What is being asked
Narrow the data below down to the lines containing "joints".
** Begin Listing **
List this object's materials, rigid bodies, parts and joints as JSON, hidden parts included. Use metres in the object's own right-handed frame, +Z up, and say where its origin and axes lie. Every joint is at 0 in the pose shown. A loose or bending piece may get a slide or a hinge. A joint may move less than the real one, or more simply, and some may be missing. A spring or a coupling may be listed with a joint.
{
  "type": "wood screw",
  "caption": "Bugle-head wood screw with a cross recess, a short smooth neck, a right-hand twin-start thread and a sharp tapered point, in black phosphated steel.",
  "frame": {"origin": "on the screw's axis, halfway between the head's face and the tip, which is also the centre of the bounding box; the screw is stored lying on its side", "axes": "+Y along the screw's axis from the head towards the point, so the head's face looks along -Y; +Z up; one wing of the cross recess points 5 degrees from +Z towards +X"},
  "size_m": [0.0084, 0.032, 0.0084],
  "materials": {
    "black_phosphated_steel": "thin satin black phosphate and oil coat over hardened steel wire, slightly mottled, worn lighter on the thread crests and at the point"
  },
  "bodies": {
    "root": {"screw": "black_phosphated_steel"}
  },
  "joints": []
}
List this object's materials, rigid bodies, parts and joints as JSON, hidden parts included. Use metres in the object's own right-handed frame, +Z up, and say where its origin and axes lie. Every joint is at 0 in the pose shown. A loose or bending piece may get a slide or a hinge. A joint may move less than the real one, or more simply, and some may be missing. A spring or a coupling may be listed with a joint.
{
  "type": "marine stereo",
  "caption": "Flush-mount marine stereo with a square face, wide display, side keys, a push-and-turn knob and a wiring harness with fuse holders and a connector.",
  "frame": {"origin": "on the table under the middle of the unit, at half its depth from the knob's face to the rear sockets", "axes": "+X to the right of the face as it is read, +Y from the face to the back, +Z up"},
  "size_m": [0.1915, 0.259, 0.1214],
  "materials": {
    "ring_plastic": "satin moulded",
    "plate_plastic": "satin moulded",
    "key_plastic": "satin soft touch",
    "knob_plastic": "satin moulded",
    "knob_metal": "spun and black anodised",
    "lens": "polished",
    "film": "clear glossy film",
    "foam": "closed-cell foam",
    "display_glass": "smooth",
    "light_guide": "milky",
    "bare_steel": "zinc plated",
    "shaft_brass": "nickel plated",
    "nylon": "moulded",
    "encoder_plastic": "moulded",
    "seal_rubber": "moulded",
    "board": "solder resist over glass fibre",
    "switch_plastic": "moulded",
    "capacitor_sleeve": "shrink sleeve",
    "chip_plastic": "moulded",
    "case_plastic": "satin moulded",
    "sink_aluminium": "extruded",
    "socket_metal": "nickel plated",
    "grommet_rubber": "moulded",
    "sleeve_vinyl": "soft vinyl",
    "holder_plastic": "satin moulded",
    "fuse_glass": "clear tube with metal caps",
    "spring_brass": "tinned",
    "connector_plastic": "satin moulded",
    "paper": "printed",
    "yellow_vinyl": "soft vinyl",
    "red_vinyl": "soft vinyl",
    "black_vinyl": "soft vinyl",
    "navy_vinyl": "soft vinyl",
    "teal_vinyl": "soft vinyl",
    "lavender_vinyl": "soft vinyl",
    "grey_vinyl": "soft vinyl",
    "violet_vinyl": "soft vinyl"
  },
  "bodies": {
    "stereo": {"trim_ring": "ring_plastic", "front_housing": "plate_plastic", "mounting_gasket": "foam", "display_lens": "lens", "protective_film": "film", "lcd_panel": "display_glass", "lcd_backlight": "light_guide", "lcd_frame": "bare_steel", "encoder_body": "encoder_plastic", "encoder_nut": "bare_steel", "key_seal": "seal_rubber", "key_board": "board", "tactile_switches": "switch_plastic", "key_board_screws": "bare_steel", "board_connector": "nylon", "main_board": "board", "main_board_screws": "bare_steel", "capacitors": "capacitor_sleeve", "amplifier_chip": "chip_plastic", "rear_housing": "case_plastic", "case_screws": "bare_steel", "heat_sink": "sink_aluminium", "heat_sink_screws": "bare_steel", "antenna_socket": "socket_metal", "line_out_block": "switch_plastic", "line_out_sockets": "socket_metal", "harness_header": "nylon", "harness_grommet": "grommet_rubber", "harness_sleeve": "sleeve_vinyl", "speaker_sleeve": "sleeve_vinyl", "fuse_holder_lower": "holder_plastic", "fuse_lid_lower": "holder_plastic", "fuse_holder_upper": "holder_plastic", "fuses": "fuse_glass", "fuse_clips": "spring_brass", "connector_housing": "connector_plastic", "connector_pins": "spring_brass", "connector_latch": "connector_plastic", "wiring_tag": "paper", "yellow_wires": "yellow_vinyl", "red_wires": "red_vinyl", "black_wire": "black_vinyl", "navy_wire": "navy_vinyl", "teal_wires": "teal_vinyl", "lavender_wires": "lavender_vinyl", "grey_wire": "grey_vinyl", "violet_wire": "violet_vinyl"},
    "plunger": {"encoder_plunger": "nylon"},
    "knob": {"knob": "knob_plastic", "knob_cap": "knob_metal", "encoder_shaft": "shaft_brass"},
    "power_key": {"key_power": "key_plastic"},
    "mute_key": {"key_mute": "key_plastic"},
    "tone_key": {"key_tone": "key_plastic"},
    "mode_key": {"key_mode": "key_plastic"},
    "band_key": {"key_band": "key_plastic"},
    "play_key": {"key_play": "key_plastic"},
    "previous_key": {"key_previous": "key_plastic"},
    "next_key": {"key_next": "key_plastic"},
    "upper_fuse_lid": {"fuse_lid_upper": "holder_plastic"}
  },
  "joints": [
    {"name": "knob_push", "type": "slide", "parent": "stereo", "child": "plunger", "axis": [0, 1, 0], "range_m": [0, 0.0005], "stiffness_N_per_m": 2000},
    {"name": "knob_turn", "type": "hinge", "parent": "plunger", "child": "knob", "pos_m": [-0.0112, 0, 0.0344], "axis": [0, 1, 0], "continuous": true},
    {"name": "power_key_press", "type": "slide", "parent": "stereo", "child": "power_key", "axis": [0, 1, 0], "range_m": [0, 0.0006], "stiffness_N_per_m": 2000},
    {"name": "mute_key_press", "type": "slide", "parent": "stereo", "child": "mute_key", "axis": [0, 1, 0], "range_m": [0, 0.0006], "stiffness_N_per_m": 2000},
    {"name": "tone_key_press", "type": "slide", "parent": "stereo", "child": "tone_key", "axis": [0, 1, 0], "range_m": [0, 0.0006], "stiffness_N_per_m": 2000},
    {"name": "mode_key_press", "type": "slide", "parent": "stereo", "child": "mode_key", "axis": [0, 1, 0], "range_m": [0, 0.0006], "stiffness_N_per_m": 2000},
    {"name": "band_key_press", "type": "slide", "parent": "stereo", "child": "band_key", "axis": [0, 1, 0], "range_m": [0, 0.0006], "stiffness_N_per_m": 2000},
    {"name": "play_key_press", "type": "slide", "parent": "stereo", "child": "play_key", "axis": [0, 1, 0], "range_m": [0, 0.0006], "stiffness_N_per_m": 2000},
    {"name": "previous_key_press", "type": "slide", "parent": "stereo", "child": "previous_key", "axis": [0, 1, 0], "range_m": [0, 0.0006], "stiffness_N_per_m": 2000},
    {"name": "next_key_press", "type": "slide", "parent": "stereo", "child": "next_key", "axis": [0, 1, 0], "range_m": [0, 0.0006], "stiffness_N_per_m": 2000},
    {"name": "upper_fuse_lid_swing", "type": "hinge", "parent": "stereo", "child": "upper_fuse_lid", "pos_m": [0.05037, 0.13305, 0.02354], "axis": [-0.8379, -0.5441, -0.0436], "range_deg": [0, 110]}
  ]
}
** End Listing **
** Begin Listing **
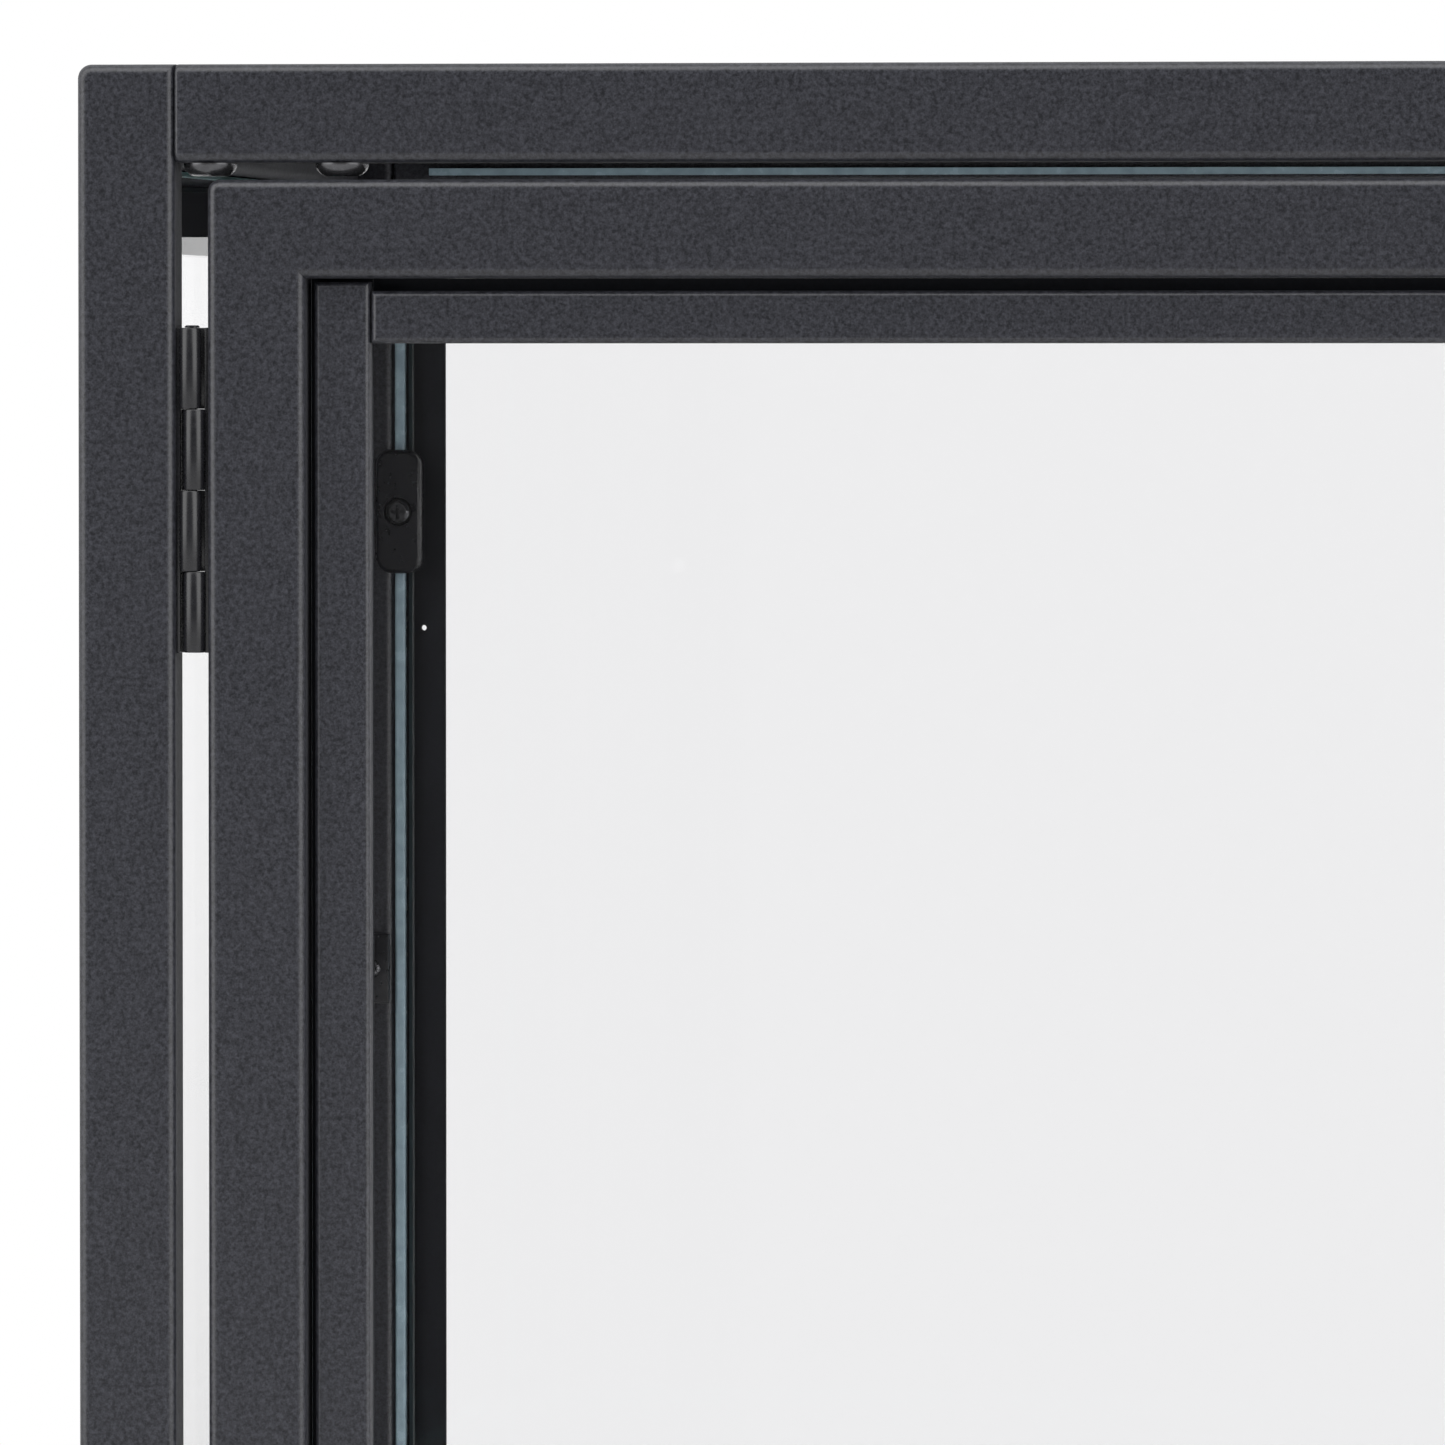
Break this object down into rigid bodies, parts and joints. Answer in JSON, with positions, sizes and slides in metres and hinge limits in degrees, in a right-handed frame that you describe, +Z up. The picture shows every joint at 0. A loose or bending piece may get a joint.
** End Listing **
Output for this task
List this object's materials, rigid bodies, parts and joints as JSON, hidden parts included. Use metres in the object's own right-handed frame, +Z up, and say where its origin and axes lie. Every joint is at 0 in the pose shown. A loose or bending piece may get a slide or a hinge. A joint may move less than the real one, or more simply, and some may be missing. A spring or a coupling may be listed with a joint.
  "joints": []
List this object's materials, rigid bodies, parts and joints as JSON, hidden parts included. Use metres in the object's own right-handed frame, +Z up, and say where its origin and axes lie. Every joint is at 0 in the pose shown. A loose or bending piece may get a slide or a hinge. A joint may move less than the real one, or more simply, and some may be missing. A spring or a coupling may be listed with a joint.
  "joints": [
Break this object down into rigid bodies, parts and joints. Answer in JSON, with positions, sizes and slides in metres and hinge limits in degrees, in a right-handed frame that you describe, +Z up. The picture shows every joint at 0. A loose or bending piece may get a joint.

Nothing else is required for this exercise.